Model-based downdraft biomass gasifier operation and design for synthetic gas production

In this study, three-phase flow model together with a thermal-equilibrium model was developed to study the operation of downdraft biomass gasifiers. Gasification experiments were conducted to obtain pyrolysis kinetics and validate the models. A good agreement was found between experiment data and model predictions, in terms of syngas composition and temperature, respectively. Kinetics based on experimental study improves the accuracy of simulation. The thermal-equilibrium model was applied to study the effects of air to biomass ratio on gas composition, LHV (lower heating value), and temperature. The 3D multiphase flow model was applied to investigate the spatial distributions of various parameters (i.e. pressure, gas velocity, temperature, and gas composition) inside the gasifier that are critical to the design of gasifier. A rough division of four gasification zones was determined based on temperature profile.
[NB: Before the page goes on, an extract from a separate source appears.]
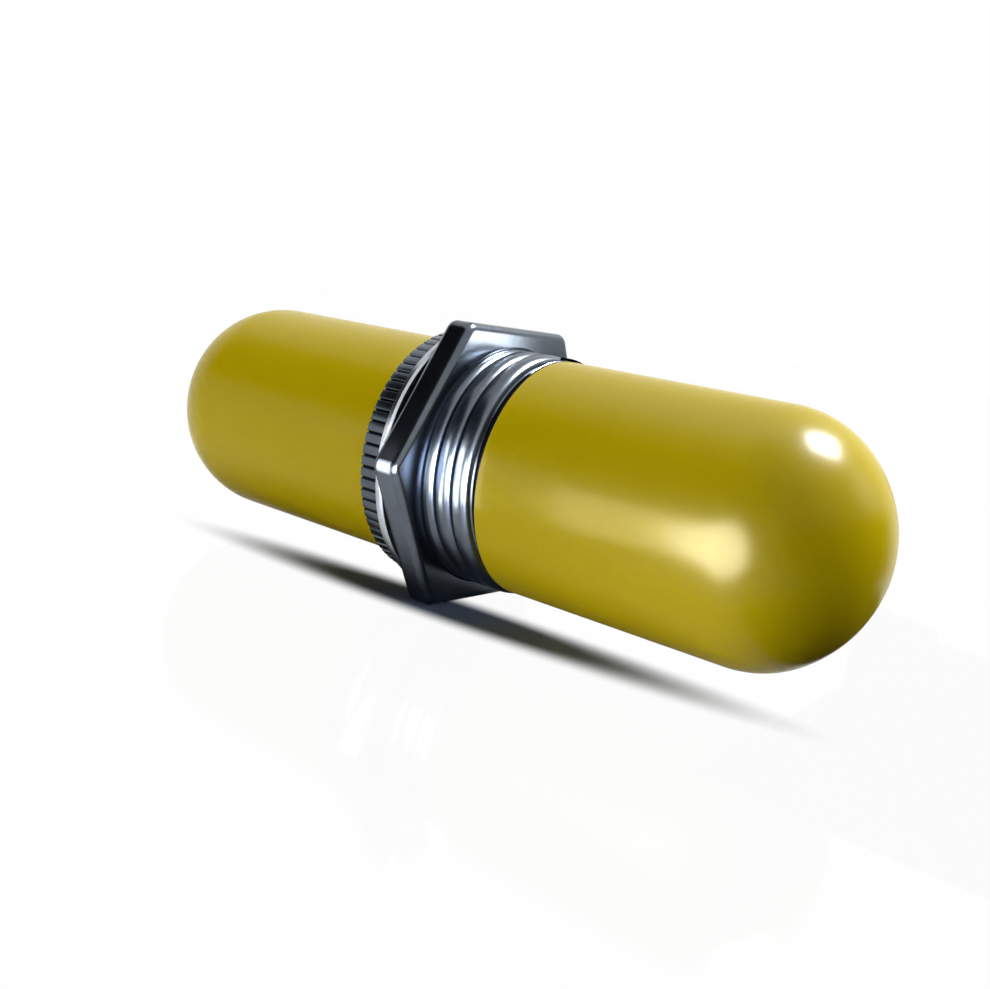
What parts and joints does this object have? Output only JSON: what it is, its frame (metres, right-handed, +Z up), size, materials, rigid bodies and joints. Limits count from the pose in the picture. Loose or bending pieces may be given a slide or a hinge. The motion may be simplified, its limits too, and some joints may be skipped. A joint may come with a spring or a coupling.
{
  "type": "fiber optic adapter",
  "caption": "Round bayonet fibre adapter: knurled flange, threaded panel barrel, thin hex nut, lock washer and two domed yellow dust caps.",
  "frame": {"origin": "on the adapter's axis, in the face of the knurled flange that seats against a panel", "axes": "+X along the axis towards the threaded, front end; +Z up, through the key slots; the nut's flats are level top and bottom"},
  "size_m": [0.0329, 0.0126, 0.011],
  "materials": {
    "plated_body": "polished nickel over brass",
    "steel_stud": "polished steel pins",
    "bare_brass": "turned brass",
    "bronze_sleeve": "spring bronze, burnished bore",
    "plated_washer": "plated spring steel",
    "plated_nut": "polished nickel over brass",
    "yellow_vinyl": "soft vinyl, satin gloss"
  },
  "bodies": {
    "adapter": {"front_body": "plated_body", "rear_body": "plated_body", "front_bayonet_studs": "steel_stud", "rear_bayonet_studs": "steel_stud", "front_sleeve_holder": "bare_brass", "rear_sleeve_holder": "bare_brass", "alignment_sleeve": "bronze_sleeve"},
    "lock_washer": {"lock_washer": "plated_washer"},
    "hex_nut": {"hex_nut": "plated_nut"},
    "front_dust_cap": {"front_dust_cap": "yellow_vinyl"},
    "rear_dust_cap": {"rear_dust_cap": "yellow_vinyl"}
  },
  "joints": [
    {"name": "nut_turn", "type": "hinge", "parent": "adapter", "child": "lock_washer", "pos_m": [0, 0, 0], "axis": [1, 0, 0], "range_deg": [-100, 1000]},
    {"name": "nut_travel", "type": "slide", "parent": "lock_washer", "child": "hex_nut", "axis": [1, 0, 0], "range_m": [-0.00022, 0.0022]},
    {"name": "front_cap_pull", "type": "slide", "parent": "adapter", "child": "front_dust_cap", "axis": [1, 0, 0], "range_m": [0, 0.016]},
    {"name": "rear_cap_pull", "type": "slide", "parent": "adapter", "child": "rear_dust_cap", "axis": [-1, 0, 0], "range_m": [0, 0.016]}
  ],
  "couplings": [
    {"joint": "nut_turn", "follows": "nut_travel", "rad_per_m": 7915.8}
  ]
}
It was also found that the cold gas efficiency was around 63% based on CFD (computational fluid dynamic) simulation. The temperature distributions could be used to guide the application of heat resistant materials inside the gasifier. In addition, the simulation results indicated that blockage of the gasifier has a high chance to occur at the top of reduction bell when using feedstock of high metal contents. Effects of reduction bell dimension and operation conditions on the temperature distribution and syngas production were also investigated by the 3D CFD model, which sheds light on the improvement of the design and operation of reactor. The syngas production could be enhanced by varying the size of reduction bell.